I will address your first question: Is it always possible to construct a smooth structure on M w.r.t to it $\phi$ will be a diffeomorphism?

It is not always possible, even with a change of smooth structure, as this example in dimension 4 shows. Take M to be a K3 surface, a simply-connected spin manifold with signature -16 and $b_2 = 22$. Donaldson (Donaldson, Polynomial invariants for smooth four-manifolds, Topology 29 (1990)) showed that there is an automorphism $\phi$ of the intersection form that is not realized by a self-difffeomorphism of M. By Freedman's work, it is realized by a self-homeomorphism. The key property of $\phi$ is that it reverses the orientation of $H_2^+(M)$. (It takes a little work to make sense of this statement.)

By itself, this does not answer your question because you want to allow different smooth structures. But Donaldson's proof relies on the fact that one of his polynomial invariants is nonzero for $M$, plus the fact that the sign of this invariant is determined by an orientation of $H_2^+(M)$ (a so-called homology orientation). These ingredients can equally well be supplied by Seiberg-Witten theory. The crucial point then is a theorem of Morgan-Szabó (Homotopy K3 surfaces and mod 2 Seiberg-Witten invariants, Mathematical Research Letters, 4, (1997) 17-21), to the effect that any smooth 4-manifold homology equivalent to the K3 surface has an odd (and hence non-vanishing!) Seiberg-Witten invariant. Thus Donaldson's argument would apply to any smooth structure on $M$.

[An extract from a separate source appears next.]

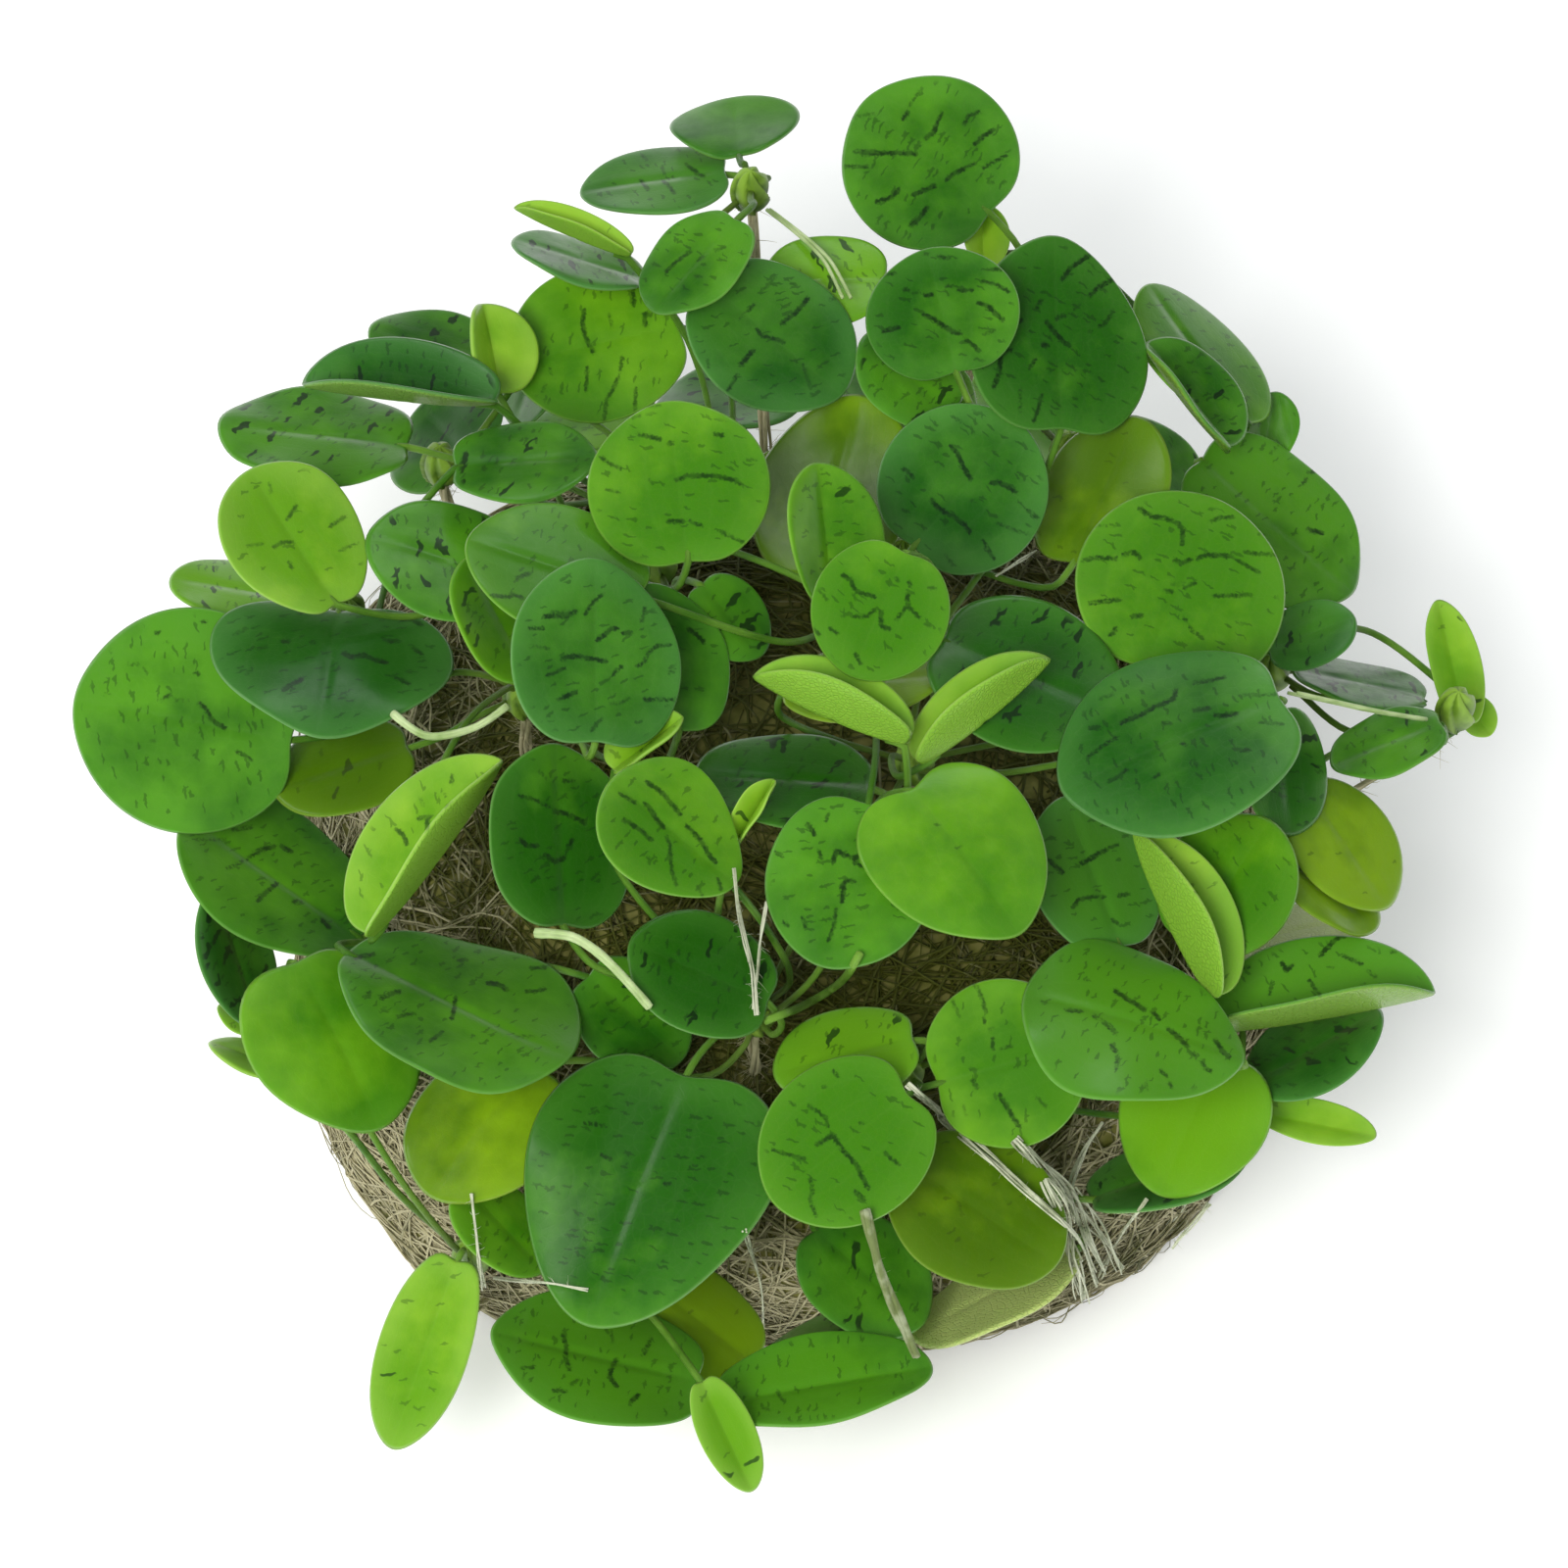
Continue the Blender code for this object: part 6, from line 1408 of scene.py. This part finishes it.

There are presumably examples of this in higher dimensions as well; I would bet that the answer is always negative for simply connected manifolds of dimension at least 5, for which one has a reasonable idea of all of the smooth structures. You might like to have a look at the old paper of Kirby-Scharlemann, A curious category which equals TOP, which treats related issues. You can find it on Kirby's web page.

Just a slight addition to Danny Ruberman's answer: more example in the same vein are discussed in David Gay's note "4-manifolds which are homeomorphic but not diffeomorphic".